Monday, November 18, 2013

Hebron: A city divided

Yesterday we went to Hebron, the largest city in the West Bank and the only one in which settlements have been built in the heart of the city. Hebron is important to both Islam and Judaism because Abraham is thought to have been buried there. For the Jewish faith, Abraham is extremely important as he is one of the three patriarchs, or founders of Judaism. The other 2 Patriarchs, Isaac and Israel are also his sons. For Muslims he is significant as another of his sons, Ishmael, is regarded as the ancestor of the Arabs and Abraham is considered another link in the chain of prophets cultivating in Mohammed.

The future of Palestine is always uncertain but for Hebron there is a heightened sense of urgency to stop the occupation.  Located in the south of the West Bank, Hebron was separated into two parts through the OSLO accords: H1 and H2. H1 is controlled by the Palestinian Authority, while H2 is under Israeli military control. The 30'000 Palestinians and 700 Israeli settlers, who are guarded by 2000 soldiers, who live in H2 have a combustible relationship. The overwhelming impact of Israeli security measures to protect the Jewish community is resulting in the declination of Palestinian population in H2.

BTSelem map of H2

What makes Hebron so different from any other city is the presence of settlers and soldiers within the city. As we walk through the city their presence is clear and you are constantly being watched either by cameras or soldiers visible on the roofs. In addition to the security provided to settlements by the IDF we also witnessed armed settlers wandering the streets. If you look overhead when walking through Hebron's old city you can see a makeshift chicken wire net protecting the shopkeepers and shoppers from objectives thrown at them from above.

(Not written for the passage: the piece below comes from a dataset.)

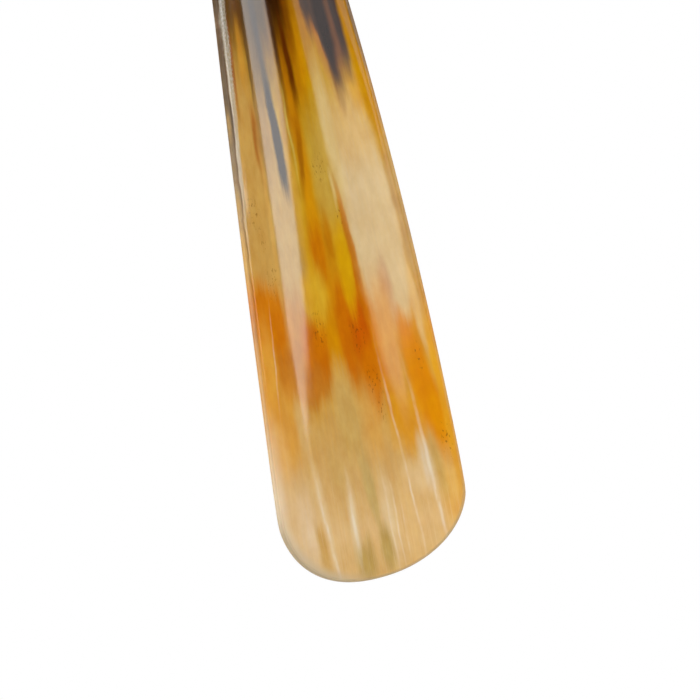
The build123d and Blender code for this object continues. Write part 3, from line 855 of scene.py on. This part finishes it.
TRIM_LEFT, END_NARROW = 0.84, 0.03  # both ends are cut with slightly rounded edges
BEND_ROWS = 7  # over which a bend's wear fades out


def loop_corners():
    """Corners of the strap's middle line, x and height, from its hidden end round to the showing one."""
    lean = (FOOT_X - HEAD_X) / (LOOP_TOP - EYELET)
    onto = np.array((STRAP_T, -STRAP_T * lean))

    def left(height):
        return np.array((-(FOOT_X - lean * (height - EYELET)), height))

    return [
        (left(LAP_LOW + LAP_RAMP * UNDER_SHARE), 0),
        ((-HEAD_X, LOOP_TOP), HEAD_BEND),
        ((HEAD_X, LOOP_TOP), HEAD_BEND),
        ((FOOT_X, EYELET), FOOT_BEND),
        ((-FOOT_X, EYELET), FOOT_BEND),
        (left(LAP_LOW), LAP_BEND),
        (left(LAP_LOW + LAP_RAMP) - onto, LAP_BEND),
        (left(LAP_HIGH) - onto, 0),
    ]


def rounded_route(corners):
    """Points at even steps along straight runs joined by arcs, with a flag of 1 on the arcs."""
    points = []
    spots = [np.array(spot, float) for spot, _ in corners]
    for k, spot in enumerate(spots):
        radius = corners[k][1]
        if radius == 0:
            points.append((spot, 0))
            continue
        before, after = spots[k - 1] - spot, spots[k + 1] - spot
        before /= np.linalg.norm(before)
        after /= np.linalg.norm(after)
        half = math.acos(np.clip(before @ after, -1, 1)) / 2
        reach = radius / math.tan(half)
        middle = spot + (before + after) / np.linalg.norm(before + after) * radius / math.sin(half)
        start, end = spot + before * reach - middle, spot + after * reach - middle
        turn = math.pi - 2 * half
        steps = max(2, round(radius * turn / ARC_STEP))
        for t in np.linspace(0, 1, steps + 1):
            arc = (math.sin((1 - t) * turn) * start + math.sin(t * turn) * end) / math.sin(turn)
            points.append((middle + arc, 1))
    even = [points[0]]
    for (a, bend_a), (b, bend_b) in zip(points, points[1:]):
        count = max(1, round(np.linalg.norm(b - a) / STRAP_STEP))
        for t in range(1, count + 1):
            even.append((a + (b - a) * t / count, min(bend_a, bend_b)))
    return even


def strap_section():
    """Points round the strap as (across, out, side), with rounded edges and a crease line near each."""
    w, t = STRAP_W / 2, STRAP_T / 2 - SKIN
    face = [
        (w - EDGE_ROUND, t, 0.5),
        (w - CREASE_IN + CREASE_HALF, t, 0),
        (w - CREASE_IN, t - CREASE_DEPTH, 0.35),
        (w - CREASE_IN - CREASE_HALF, t, 0),
        (w * FACE_INNER, t, 0),
    ]
    half = face + [(-across, out, side) for across, out, side in face[::-1]]
    for k in range(1, EDGE_STEPS):
        angle = math.pi * k / EDGE_STEPS
        bulge = EDGE_ROUND * math.sin(angle) ** EDGE_SHAPE
        half.append((EDGE_ROUND - w - bulge, t * math.cos(angle), 1))
    return half + [(-across, -out, side) for across, out, side in half]


def loop_object():
    """The leather strap as one strip, through the eyelet and over its own end at the rivet."""
    route = rounded_route(loop_corners())
    spots = np.array([spot for spot, _ in route])
    bends = np.convolve([bend for _, bend in route], np.ones(BEND_ROWS) / BEND_ROWS, "same")
    along = np.gradient(spots, axis=0)
    along /= np.linalg.norm(along, axis=1)[:, None]
    outwards = np.stack([-along[:, 1], along[:, 0]], 1)
    section = strap_section()
    size, last = len(section), len(spots) - 1
    verts, info, faces = [], [], []
    for k, spot in enumerate(spots):
        at_end = k in (0, last)
        trim = TRIM_LEFT if at_end else 1
        skive = min(1.0, SKIVE_LEFT + (1 - SKIVE_LEFT) * k * STRAP_STEP / SKIVE_LENGTH)
        for across, out, side in section:
            lift = out * trim * (skive if out > 0 else 1)
            x, height = spot + outwards[k] * lift
            y = across * (1 - END_NARROW * (1 - trim))
            verts.append([value / MM_PER_M for value in (x, y, height - HANDLE_MIDDLE)])
            info.append((1 if at_end else side, bends[k]))
    for k in range(last):
        for j in range(size):
            a, b = k * size + j, k * size + (j + 1) % size
            faces.append((a, b, b + size, a + size))
    faces.append(range(size - 1, -1, -1))
    faces.append(range(last * size, (last + 1) * size))
    return add_smooth("loop_strap", verts, faces, ("side", "bend"), info)


# ---------------- studio

# Camera: to the left of the hollow side and a little below it, turned about its line of sight
AZIMUTH, ELEVATION, ROLL = -18.7, -8.3, -12.7
DISTANCE, LENS, CLIP_START = 0.58966, 120.0, 0.05
AIM_RIGHT, AIM_BACK, AIM_Z = 0.00305, 0.015, -0.37275

# Surroundings: how bright they are in reflections in front and behind, as fill, and to the camera
FRONT_GLOW, BACK_GLOW, FILL_GLOW, SEEN_GLOW = 0.01, 1.0, 0.46, 1.0
BACKDROP_ANGLES = 36, 20  # degrees from the view's middle, where the white begins and where it is full
FLOOR_Z, FLOOR_HALF, FLOOR_FADE = -0.56, 1.0, (0.25, 0.95)

# Panels, as azimuth and elevation of their corners seen from the blade's middle
BLADE_MIDDLE = Vector((0, 0.010, -0.330))
SOFTBOX = [
    (-11.5, 34), (-11.5, -9), (-14, -12), (-20, -12.7), (-25, -10), (-38, -9.6),
    (-44, -8), (-49, -3.7), (-50, -1), (-50.3, 2.5), (-52.3, 5.3), (-56, 9), (-57, 34),
]
OCTABOX = [
    (50.9, -10.9), (48.9, -10.4), (47.9, -9.5), (48.2, -7.6), (47.2, -5.6), (45.4, -4.4),
    (42.6, -3.4), (38.2, -0.8), (34.0, 2.4), (31.6, 4.1), (31.4, 7.8), (31, 16),
    (36, 24), (50, 28), (64, 24), (71, 17), (70.3, 11.4), (65.8, 6.5),
    (63.8, 2.7), (60.6, -1.4), (59.8, -4.5), (56.8, -6.7), (55.4, -9), (53.9, -10.1),
]
RIM_PANEL = [(88.5, 0), (93, 2), (97, 14), (99, 34), (92, 34), (90.8, 12.6), (87.6, 7.6), (86.6, 3.7)]
TOP_PANEL = [(-85, 42), (85, 42), (60, 82), (-60, 82)]
LOW_PANEL = [(-60, -26), (60, -26), (60, -60), (-60, -60)]
BACK_PANEL = [(110, 24), (212, 24), (200, 56), (122, 56)]
SIDE_PANEL = [(-68, -24), (-105, -24), (-105, 40), (-68, 40)]
EDGE_PANEL = [(-66, -24), (-108, -24), (-108, 3), (-66, -1)]


def direction(azimuth, elevation):
    """Unit vector from the blade towards a place in the studio; azimuth 0 is straight in front."""
    a, e = math.radians(azimuth), math.radians(elevation)
    return Vector((math.sin(a) * math.cos(e), -math.cos(a) * math.cos(e), math.sin(e)))


def add_camera():
    """The camera looks at a place on the blade; its level is then turned about its line of sight."""
    data = bpy.data.cameras.new("camera")
    data.lens = LENS
    data.clip_start = CLIP_START
    camera = add_object("camera", data)
    towards = direction(AZIMUTH, ELEVATION)
    level = Vector((math.cos(math.radians(AZIMUTH)), math.sin(math.radians(AZIMUTH)), 0))
    right = Matrix.Rotation(math.radians(ROLL), 3, towards) @ level
    camera.matrix_world = Matrix((right, towards.cross(right), towards)).transposed().to_4x4()
    camera.location = level * AIM_RIGHT + Vector((0, AIM_BACK, AIM_Z)) + towards * DISTANCE
    bpy.context.scene.camera = camera


def add_surroundings():
    """White world, bright behind the object and dark in front of it, where the panels are."""
    world = bpy.data.worlds.new("studio")
    bpy.context.scene.world = world
    sky = Nodes(world)
    facing = sky.node("ShaderNodeVectorMath")
    facing.operation = "DOT_PRODUCT"
    sky.put(facing.inputs[0], sky.node("ShaderNodeTexCoord").outputs["Generated"])
    sky.put(facing.inputs[1], -direction(AZIMUTH, ELEVATION))
    outside, inside = [math.cos(math.radians(angle)) for angle in BACKDROP_ANGLES]
    mirrored = sky.rise(facing.outputs["Value"], outside, inside, FRONT_GLOW, BACK_GLOW)
    ray = sky.node("ShaderNodeLightPath").outputs
    lit = sky.choose(ray["Is Diffuse Ray"], mirrored, FILL_GLOW)
    seen = sky.choose(ray["Is Camera Ray"], lit, SEEN_GLOW)
    sky.shade("Background", Strength=seen, Color=(1, 1, 1, 1))


def add_panel(name, corners, distance, glow):
    """A lit panel that the camera doesn't see and that casts no shadow."""
    panel = add_sheet(name, [BLADE_MIDDLE + direction(*corner) * distance for corner in corners])
    light = Nodes(bpy.data.materials.new(name))
    light.tree.nodes.clear()
    emission = light.node("ShaderNodeEmission", Strength=glow)
    light.node("ShaderNodeOutputMaterial", Surface=emission.outputs[0])
    panel.data.materials.append(light.owner)
    panel.visible_camera = False
    panel.visible_shadow = False
    return panel


def add_panels():
    """A softbox on the left and an oval one on the right are mirrored in the blade; the rest lights it."""
    add_panel("softbox", SOFTBOX, distance=1.3, glow=1.15)
    add_panel("octabox", OCTABOX, distance=1.2, glow=4.0)
    add_panel("rim_panel", RIM_PANEL, distance=1.2, glow=4.5)
    add_panel("top_panel", TOP_PANEL, distance=1.4, glow=13.9)
    add_panel("back_panel", BACK_PANEL, distance=1.4, glow=3.0)
    low = add_panel("low_panel", LOW_PANEL, distance=1.1, glow=7.0)
    side = add_panel("side_panel", SIDE_PANEL, distance=1.3, glow=4.8)
    edge = add_panel("edge_panel", EDGE_PANEL, distance=1.4, glow=2.6)
    low.visible_glossy = False
    side.visible_glossy = False
    edge.visible_diffuse = False


def add_floor():
    """A pale floor under the tip that fades out into the white surroundings."""
    corners = [(x * FLOOR_HALF, y * FLOOR_HALF, FLOOR_Z) for x, y in ((-1, -1), (1, -1), (1, 1), (-1, 1))]
    floor = add_sheet("floor", corners)
    paint = Nodes(bpy.data.materials.new("floor"))
    place = paint.node("ShaderNodeTexCoord").outputs["Object"]
    flat = paint.node("ShaderNodeVectorMath", Vector=place)
    flat.operation = "MULTIPLY"
    flat.inputs[1].default_value = (1, 1, 0)
    radius = paint.node("ShaderNodeVectorMath", Vector=flat.outputs[0])
    radius.operation = "LENGTH"
    shown = paint.fall(radius.outputs["Value"], *FLOOR_FADE)
    floor.data.materials.append(paint.shade(Base_Color=(0.9, 0.9, 0.89, 1), Roughness=0.7, Alpha=shown))
    floor.visible_glossy = False


add_camera()
add_surroundings()
add_panels()
add_floor()

blade = blade_object()
blade.data.materials.append(horn_material())
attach(blade, "shoehorn")
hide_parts("horn_blade")

strap = loop_object()
strap.data.materials.append(leather_material())
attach(strap, "loop")
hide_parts("hanging_loop")

TURNED = (0.5, 0.5, 9.0)  # lines round the handle's axis
RUBBED = (2.0, 2.0, 2.0)
brass_turned = metal_material("brass_turned", (222, 190, 136), (150, 116, 70), 0.25, TURNED)
brass_small = metal_material("brass_small", (218, 186, 130), (144, 110, 64), 0.27, RUBBED)
steel = metal_material("steel", (186, 188, 190), (110, 108, 104), 0.34, TURNED, wear=0.2)
SMALL_BRASS = ("ferrule_pins", "cap_screw", "eyelet", "eyelet_washer", "loop_rivet_post", "loop_rivet_cap")
FINISHES = [
    (walnut_material(), ("handle_grip",)),
    (brass_turned, ("ferrule", "end_cap")),
    (brass_small, SMALL_BRASS),
    (steel, ("joint_stud",)),
]
for material, names in FINISHES:
    for name in names:
        for material_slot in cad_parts[name].material_slots:
            material_slot.material = material

bpy.context.scene.view_settings.view_transform = "Standard"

As internationals we are allowed to enter the settlements, provided we have our passport. The entrance is on Shuhada Street, which used to be the main street in Hebron but now all Palestinian shopkeepers have been evicted and the area is now a ghost town. What was once a busy thoroughfare has now been completely shut down to provide a security buffer-zone. It is eerie walking around the settlement as you witness many more soldiers than you do settlers. 

Shuhada Street
Violence continues to occur on both sides of the conflict; recently an Israeli soldier was killed by a Palestinian civilian during a shoot-out near the Tomb of Abraham. However the balance of favour is clearly on Israel's side with an army to protect some 700 settlers, while Palestinians are offered very little protection. Speaking to a Palestinian shopkeeper he reflected the views of many Palestinians; that they wanted nothing more than to live in peace and to be treated with dignity.

Shuhada street was once the main shopping street in Hebron

Hebron is an emotionally overwhelming place to visit and will certainly leave a mark on me. Nowhere else encapsulates so vividly the consequences the ongoing occupation has on Palestinians. My words on here cannot possibly do justice to even half the stories we heard as we visited the city. For anyone coming to Palestine, Hebron is a must visit. I will not forget visiting this place for a long time and some of what I saw truly shocked me.

More than 500,000 Settlers currently live in the West Bank, in settlements that are considered illegal by the UN, EU, ICRC and ICJ.  The ongoing construction of settlements recently led to US Secretary of State John Kerry calling them illegitimate.